If this is not on the record as an IA why would you report as an IA?
 
Because I was under the impression that IAs have to be reported regardless of whether they are on record or anything of that sort. Am I wrong? I’m just trying to avoid being dishonest on the applications.
My apologies...I misunderstood/misread your post. I would disclose and explain yourself fully.
 
My own opinion, when did this occur? In the spring, summer, or fall of 2020?

I say this because the pandemic really scrambled everyone when it came to integrity issues. I don't know if the school really had anything legally to back up the professor on the charge but I'm also not sure it is worth getting through the process to find out. That said your advisors gave you advice that I think is sound, and work with the administrators involved with student conduct at your school to get the precise wording for any disclosure you make.

That said, back to your question: I know the pandemic shut down a lot of clinical opportunities but aside from virtual shadowing, what patient-centered opportunities in a clinical and non-clinical setting have you completed?
 
Okay thank you, that’s what I’m planning on doing. Do you think if I explain myself fully like I did in this thread and obviously elaborate more on what I learned from the situation, it will lessen the effect of the IA and not be as big of a red flag?
Yes if you fully explain what happened and the lessons learned I think you should be fine. Because the F may def get pulled up in interviews. But would have to agree it’s hard to say how you’ll fair without an Mcat.
 
Thank you for your advice. I’m planning on explaining what happened and taking full responsibility of making the mistake of not turning in all my papers. However, as I didn’t cheat, i can’t really take responsibility for cheating on the exam. That said, if you had read my reflection and explanation, would you still hold my IA against me?
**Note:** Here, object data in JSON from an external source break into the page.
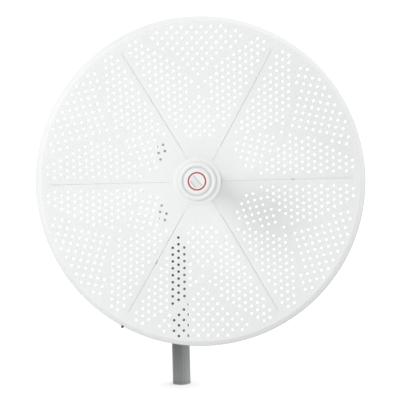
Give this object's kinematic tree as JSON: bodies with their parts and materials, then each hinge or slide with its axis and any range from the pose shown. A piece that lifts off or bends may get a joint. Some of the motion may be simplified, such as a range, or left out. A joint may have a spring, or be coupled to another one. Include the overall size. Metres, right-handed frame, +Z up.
{
  "type": "perforated microwave dish antenna with tilting bracket on a tubular mast",
  "caption": "Round perforated dish of radial petals with a central feed, on a tilting bracket clamped to a tubular mast.",
  "frame": {"origin": "centre of the bottom face of the disc that closes the mast's foot", "axes": "+Z up along the mast, -Y the way the dish looks, +X to the right as seen from in front of the dish"},
  "size_m": [0.649, 0.4405, 0.777],
  "materials": {
    "mast": "weathered grey galvanised steel tube",
    "mast_cap": "black moulded plastic",
    "bracket": "galvanised sheet steel",
    "casting": "grey powder-coated die casting",
    "bolts": "zinc-plated steel",
    "petals": "white powder coat on perforated sheet",
    "feed": "white moulded plastic"
  },
  "bodies": {
    "mast": {"mast_tube": "mast", "mast_foot_disc": "mast", "mast_cap": "mast_cap"},
    "mast_clamp": {"mast_bracket": "bracket", "clamp_saddle_upper": "casting", "clamp_saddle_lower": "casting", "clamp_jaw_upper": "casting", "clamp_jaw_lower": "casting", "clamp_bolt_upper_left": "bolts", "clamp_bolt_upper_right": "bolts", "clamp_bolt_lower_left": "bolts", "clamp_bolt_lower_right": "bolts"},
    "dish": {"dish_bracket": "bracket", "tilt_pivot_bolt": "bolts", "tilt_lock_bolt_upper": "bolts", "tilt_lock_bolt_lower": "bolts", "hub_casting": "casting", "socket_left": "bolts", "socket_right": "bolts", "petal_1": "petals", "petal_2": "petals", "petal_3": "petals", "petal_4": "petals", "petal_5": "petals", "petal_6": "petals", "seam_clip_1": "casting", "seam_clip_2": "casting", "seam_clip_3": "casting", "seam_clip_4": "casting", "seam_clip_5": "casting", "seam_clip_6": "casting", "feed_collar": "feed", "feed_tube": "feed", "feed_horn": "feed", "feed_disc": "feed", "feed_button": "feed"}
  },
  "joints": [
    {"name": "azimuth_turn", "type": "hinge", "parent": "mast", "child": "mast_clamp", "pos_m": [0, 0, 0.452], "axis": [0, 0, 1], "continuous": true},
    {"name": "elevation_tilt", "type": "hinge", "parent": "mast_clamp", "child": "dish", "pos_m": [0.06, -0.086, 0.452], "axis": [-1, 0, 0], "range_deg": [-20, 20]}
  ]
}
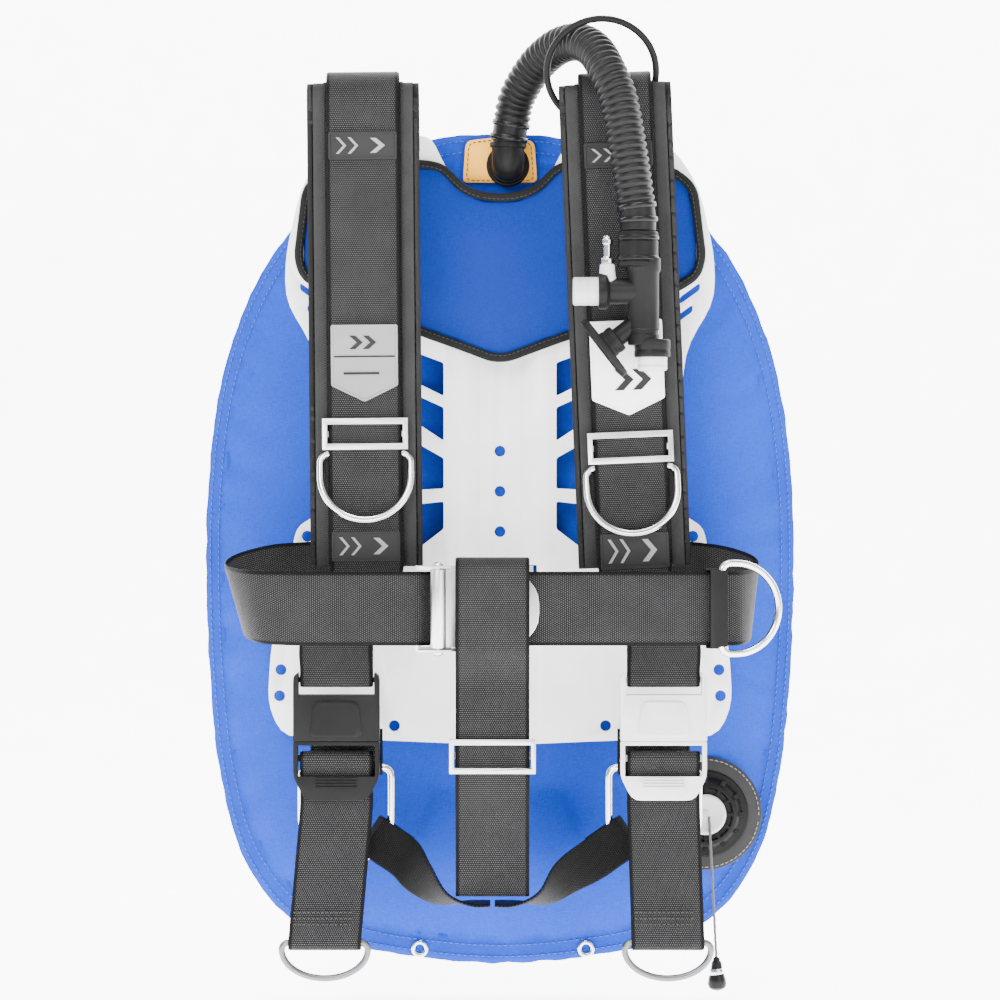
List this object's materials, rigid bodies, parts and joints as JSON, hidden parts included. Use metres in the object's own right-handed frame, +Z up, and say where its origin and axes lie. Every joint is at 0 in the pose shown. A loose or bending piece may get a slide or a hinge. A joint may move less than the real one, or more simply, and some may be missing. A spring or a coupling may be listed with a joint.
{
  "type": "buoyancy compensator vest",
  "caption": "Backplate and wing diving vest: air cell on a bent plate, padded shoulder straps, waist belt, crotch strap, inflator hose, dump valve and two tank bands.",
  "frame": {"origin": "middle of the tank pad's back face, where the cylinder bears", "axes": "+X to the right for someone facing the harness, +Y from the harness through the plate to the tank, +Z up"},
  "size_m": [0.41, 0.2561, 0.6652],
  "materials": {
    "cell_cloth": "woven nylon",
    "pad_cloth": "padded nylon",
    "inner_bag": "urethane film",
    "painted_plate": "white powder coat",
    "webbing": "woven nylon webbing",
    "mesh_padding": "spacer mesh",
    "steel": "polished stainless",
    "dark_steel": "dark coated",
    "black_plastic": "moulded",
    "light_plastic": "moulded",
    "soft_rubber": "matt",
    "white_rubber": "matt"
  },
  "bodies": {
    "vest": {"wing_front_panel": "cell_cloth", "wing_back_panel": "cell_cloth", "wing_bladder": "inner_bag", "wing_grommet_left": "steel", "wing_grommet_right": "steel", "wing_bolt_upper": "dark_steel", "wing_bolt_lower": "dark_steel", "tank_pad": "soft_rubber", "backplate": "painted_plate", "back_pad": "pad_cloth", "shoulder_pad_left": "mesh_padding", "shoulder_pad_right": "mesh_padding", "shoulder_webbing_left": "webbing", "shoulder_webbing_right": "webbing", "badge_left": "soft_rubber", "badge_right": "white_rubber", "buckle_female_left": "black_plastic", "buckle_female_right": "light_plastic", "waist_belt_left": "webbing", "waist_belt_right": "webbing", "waist_buckle_frame": "steel", "waist_ring_keeper": "black_plastic", "crotch_strap": "webbing", "hose_elbow": "black_plastic", "corrugated_hose": "soft_rubber", "inflator_body": "black_plastic", "inflator_nipple": "steel", "inflator_mouthpiece": "soft_rubber", "hose_keeper_ring": "black_plastic", "dump_valve_body": "black_plastic", "tank_band_upper": "webbing", "tank_band_lower": "webbing", "cam_buckle_upper": "steel", "cam_buckle_lower": "steel"},
    "chest_slider_left_body": {"chest_slider_left": "steel"},
    "chest_slider_right_body": {"chest_slider_right": "steel"},
    "chest_ring_left_body": {"chest_d_ring_left": "steel"},
    "chest_ring_right_body": {"chest_d_ring_right": "steel"},
    "waist_ring_body": {"waist_d_ring": "steel"},
    "buckle_lever_body": {"waist_buckle_lever": "steel"},
    "crotch_slider_body": {"crotch_slider": "steel"},
    "hip_left_body": {"buckle_male_left": "black_plastic", "lower_strap_left": "webbing", "hip_d_ring_left": "steel", "crotch_leg_left": "webbing"},
    "hip_right_body": {"buckle_male_right": "light_plastic", "lower_strap_right": "webbing", "hip_d_ring_right": "steel", "crotch_leg_right": "webbing"},
    "tail_ring_left_body": {"tail_ring_left": "dark_steel"},
    "tail_ring_right_body": {"tail_ring_right": "dark_steel"},
    "inflate_button_body": {"inflate_button": "light_plastic"},
    "exhaust_button_body": {"exhaust_button": "light_plastic"},
    "dump_pull_body": {"dump_valve_disc": "light_plastic", "dump_cord": "webbing", "dump_toggle": "black_plastic"},
    "cam_lever_upper_body": {"cam_lever_upper": "black_plastic"},
    "cam_lever_lower_body": {"cam_lever_lower": "black_plastic"}
  },
  "joints": [
    {"name": "chest_slide_left", "type": "slide", "parent": "vest", "child": "chest_slider_left_body", "axis": [-0.0087, 0, 1], "range_m": [-0.02, 0.007]},
    {"name": "chest_slide_right", "type": "slide", "parent": "vest", "child": "chest_slider_right_body", "axis": [-0.0419, 0, 0.9991], "range_m": [-0.018, 0.007]},
    {"name": "chest_ring_left", "type": "hinge", "parent": "chest_slider_left_body", "child": "chest_ring_left_body", "pos_m": [-0.09063, -0.096, -0.0178], "axis": [-1, 0, -0.0087], "range_deg": [0, 78]},
    {"name": "chest_ring_right", "type": "hinge", "parent": "chest_slider_right_body", "child": "chest_ring_right_body", "pos_m": [0.08835, -0.096, -0.02685], "axis": [-0.9991, 0, -0.0419], "range_deg": [0, 78]},
    {"name": "waist_ring_swing", "type": "hinge", "parent": "vest", "child": "waist_ring_body", "pos_m": [0.14705, -0.13665, -0.121], "axis": [0, 0, 1], "range_deg": [-70, 15]},
    {"name": "buckle_lever", "type": "hinge", "parent": "vest", "child": "buckle_lever_body", "pos_m": [-0.041, -0.148, -0.121], "axis": [0, 0, -1], "range_deg": [0, 6]},
    {"name": "crotch_slide", "type": "slide", "parent": "vest", "child": "crotch_slider_body", "axis": [0, 0, 1], "range_m": [0, 0.02]},
    {"name": "hip_clip_left", "type": "slide", "parent": "vest", "child": "hip_left_body", "axis": [0, 0, -1], "range_m": [0, 0.032]},
    {"name": "hip_clip_right", "type": "slide", "parent": "vest", "child": "hip_right_body", "axis": [0, 0, -1], "range_m": [0, 0.032]},
    {"name": "tail_swing_left", "type": "hinge", "parent": "hip_left_body", "child": "tail_ring_left_body", "pos_m": [-0.118, -0.0996, -0.347], "axis": [1, 0, 0], "range_deg": [-90, 90]},
    {"name": "tail_swing_right", "type": "hinge", "parent": "hip_right_body", "child": "tail_ring_right_body", "pos_m": [0.113, -0.0996, -0.347], "axis": [1, 0, 0], "range_deg": [-90, 90]},
    {"name": "inflate_press", "type": "slide", "parent": "vest", "child": "inflate_button_body", "axis": [1, 0, 0], "range_m": [0, 0.003], "stiffness_N_per_m": 500, "springref_m": -0.002},
    {"name": "exhaust_press", "type": "slide", "parent": "vest", "child": "exhaust_button_body", "axis": [0, 0, 1], "range_m": [0, 0.0035], "stiffness_N_per_m": 500, "springref_m": -0.002},
    {"name": "dump_pull", "type": "slide", "parent": "vest", "child": "dump_pull_body", "axis": [0, -1, 0], "range_m": [0, 0.004], "stiffness_N_per_m": 400, "springref_m": -0.003},
    {"name": "cam_swing_upper", "type": "hinge", "parent": "vest", "child": "cam_lever_upper_body", "pos_m": [-0.021, 0.0985, 0.128], "axis": [0, 0, 1], "range_deg": [0, 150]},
    {"name": "cam_swing_lower", "type": "hinge", "parent": "vest", "child": "cam_lever_lower_body", "pos_m": [-0.021, 0.0985, -0.121], "axis": [0, 0, 1], "range_deg": [0, 150]}
  ]
}
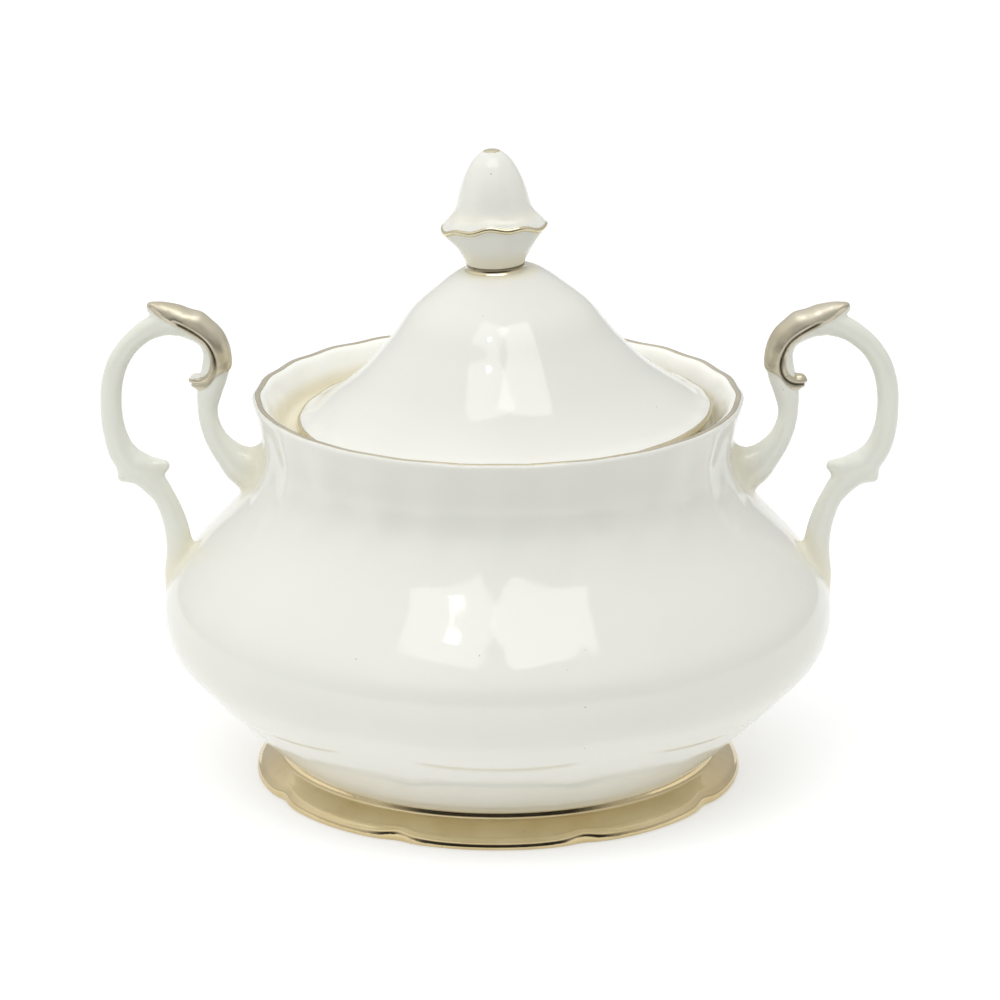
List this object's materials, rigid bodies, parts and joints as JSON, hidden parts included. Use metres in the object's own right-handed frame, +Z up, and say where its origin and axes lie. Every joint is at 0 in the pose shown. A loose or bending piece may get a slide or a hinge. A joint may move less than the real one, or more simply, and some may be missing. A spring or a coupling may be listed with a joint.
{
  "type": "covered sugar bowl",
  "caption": "Squat round china sugar bowl with scrolled side handles, scalloped foot ring and a loose domed lid with an acorn finial, trimmed with fired metal.",
  "frame": {"origin": "middle of the plane that the foot rests on, under the middle of the whole object's box", "axes": "+X runs through both handles, +Z up along the bowl's axis, and -Y faces the viewer"},
  "size_m": [0.1592, 0.1338, 0.1286],
  "materials": {
    "bowl_china": "gloss",
    "foot_china": "gloss",
    "handle_china": "gloss",
    "lid_china": "gloss",
    "finial_china": "gloss",
    "fired_metal": "polished"
  },
  "bodies": {
    "bowl": {"bowl_shell": "bowl_china", "rim_band": "fired_metal", "foot_ring": "foot_china", "foot_gilding": "fired_metal", "handle_left": "handle_china", "handle_left_gilding": "fired_metal", "handle_right": "handle_china", "handle_right_gilding": "fired_metal"},
    "lid": {"lid_shell": "lid_china", "lid_edge_band": "fired_metal", "finial": "finial_china", "finial_neck_band": "fired_metal", "finial_collar_band": "fired_metal", "finial_tip_spot": "fired_metal"}
  },
  "joints": [
    {"name": "lid_lift", "type": "slide", "parent": "bowl", "child": "lid", "axis": [0, 0, 1], "range_m": [0, 0.06]}
  ]
}
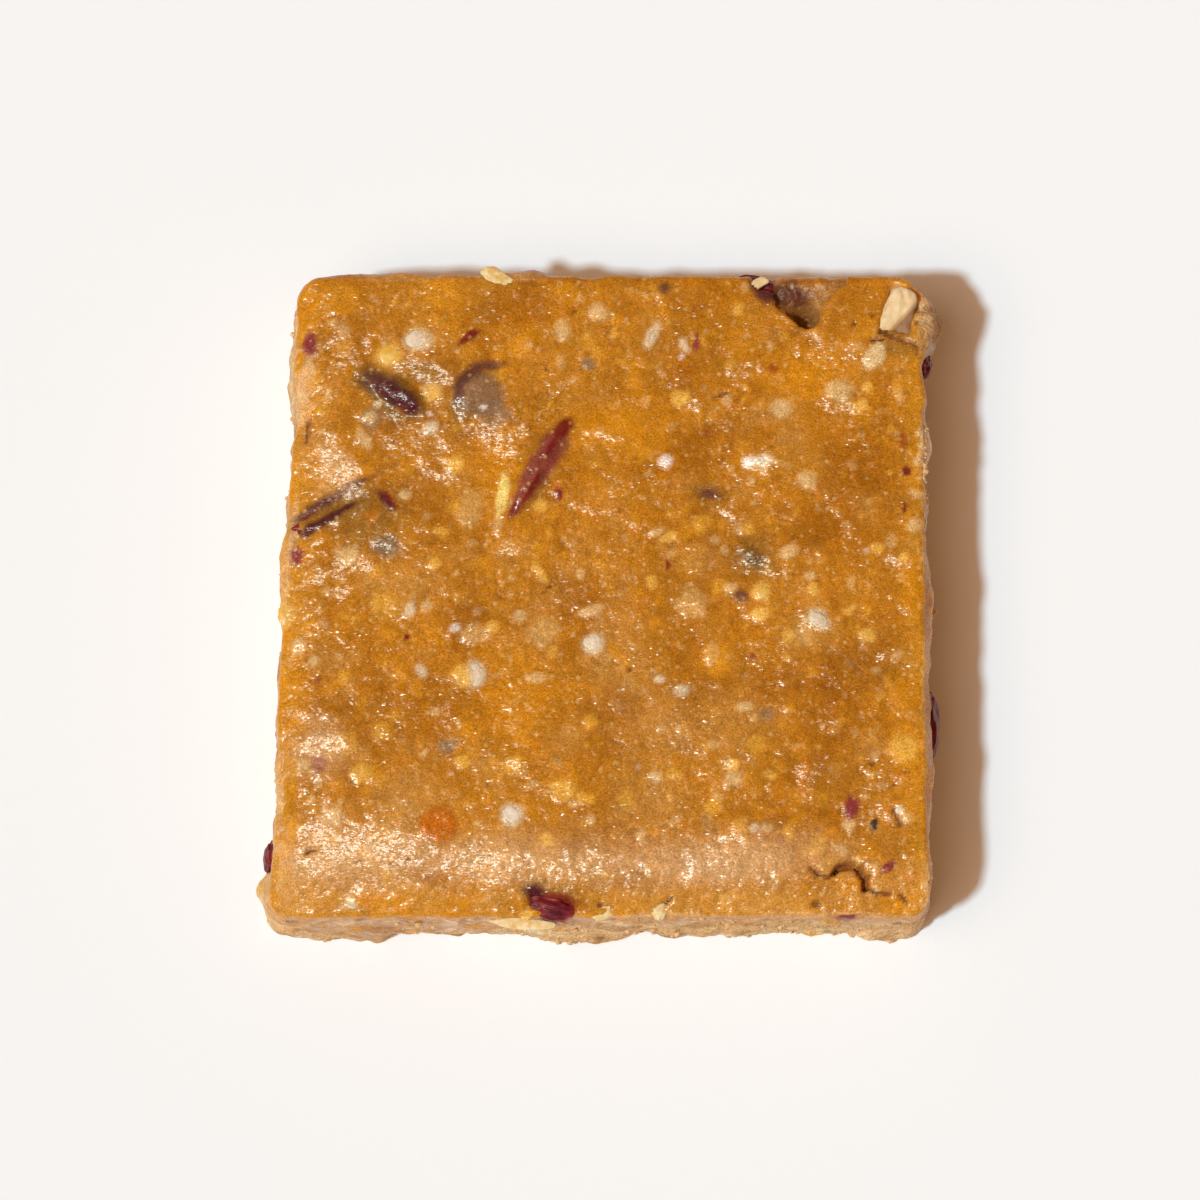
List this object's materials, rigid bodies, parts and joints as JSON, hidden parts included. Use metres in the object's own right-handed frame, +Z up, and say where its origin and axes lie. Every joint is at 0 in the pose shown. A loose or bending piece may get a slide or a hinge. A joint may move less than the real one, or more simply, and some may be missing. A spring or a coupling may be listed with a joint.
{
  "type": "nut butter bar",
  "caption": "Square snack bar of pressed nut butter paste with a smooth glossy top, rough cut sides, and dried fruit, grains and nut chips set in it.",
  "frame": {"origin": "middle of the bar's underside, on the surface it rests on", "axes": "+Z up through the thickness, +X to the right along the front edge, +Y to the back"},
  "size_m": [0.0659, 0.0644, 0.015],
  "materials": {
    "nut_paste": "oily pressed nut paste, translucent caramel brown",
    "dried_fruit": "dark red leathery dried fruit",
    "nut": "pale beige broken nut"
  },
  "bodies": {
    "root": {"bar": "nut_paste", "fruit_strip": "dried_fruit", "fruit_left_fold": "dried_fruit", "fruit_upper_left": "dried_fruit", "fruit_disc": "dried_fruit", "fruit_front": "dried_fruit", "fruit_back": "dried_fruit", "fruit_corner": "dried_fruit", "fruit_right_side": "dried_fruit", "fruit_left_side": "dried_fruit", "nut_chunk": "nut", "nut_flake": "nut"}
  },
  "joints": []
}
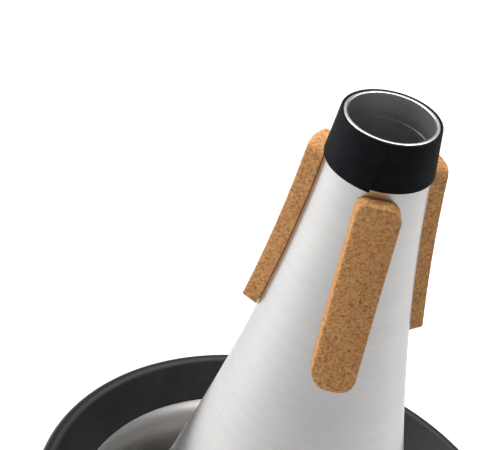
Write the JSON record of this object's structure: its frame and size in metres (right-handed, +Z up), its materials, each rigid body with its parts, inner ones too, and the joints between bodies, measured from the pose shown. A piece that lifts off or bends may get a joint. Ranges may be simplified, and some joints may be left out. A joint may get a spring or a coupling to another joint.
{
  "type": "trumpet adjustable cup mute",
  "caption": "Spun metal cone mute with cork strips and a neck band, in a rubber-edged cup that a knob and threaded stem move along the cone's axis.",
  "frame": {"origin": "centre of the circle that the cup's foot stands on, at the bottom of the object", "axes": "+Z up along the mute's axis, from the cup's foot to the narrow end; -Y is the side the picture is taken from"},
  "size_m": [0.128, 0.128, 0.1903],
  "materials": {
    "spun_aluminium": "satin, fine turned grain",
    "cork": "fine pressed cork grain, sanded",
    "black_flock": "short black flock, matte",
    "black_rubber": "smooth satin rubber",
    "bright_steel": "bright plated",
    "brass": "turned brass",
    "black_plastic": "moulded, fine matte",
    "white_nylon": "turned nylon"
  },
  "bodies": {
    "cup": {"cup_bowl": "spun_aluminium", "cup_rim_ring": "black_rubber", "cup_hub": "white_nylon", "hub_plate": "bright_steel", "hub_rivet_1": "bright_steel", "hub_rivet_2": "bright_steel", "hub_rivet_3": "bright_steel", "spring": "bright_steel", "thrust_washer": "white_nylon"},
    "cone": {"cone": "spun_aluminium", "neck_band": "black_flock", "cork_front": "cork", "cork_left": "cork", "cork_right": "cork", "end_cap": "spun_aluminium", "stem": "bright_steel", "stem_washer": "bright_steel", "stem_nut": "bright_steel", "stop_washer": "bright_steel", "stop_screw": "bright_steel"},
    "knob": {"knob": "black_plastic", "knob_insert": "brass"}
  },
  "joints": [
    {"name": "knob_turn", "type": "hinge", "parent": "cup", "child": "knob", "pos_m": [0, 0, 0], "axis": [0, 0, 1], "range_deg": [0, 2520]},
    {"name": "cone_slide", "type": "slide", "parent": "cup", "child": "cone", "axis": [0, 0, -1], "range_m": [0, 0.014], "deforming": ["spring"]}
  ],
  "couplings": [
    {"joint": "knob_turn", "follows": "cone_slide", "rad_per_m": 3141.6}
  ]
}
Also, I’m actually planning on taking my mcat in May and if I don’t get a score I am happy with, I think I will hold of on applying this cycle because I understand that my application is not quite as strong as it should be.
I cannot really speak for adcoms because each one will respond differently to the explanation, but given the circumstance I would lean on the side of understanding so as long as you really reflect on how to prevent a similar occurrence from repeating itself.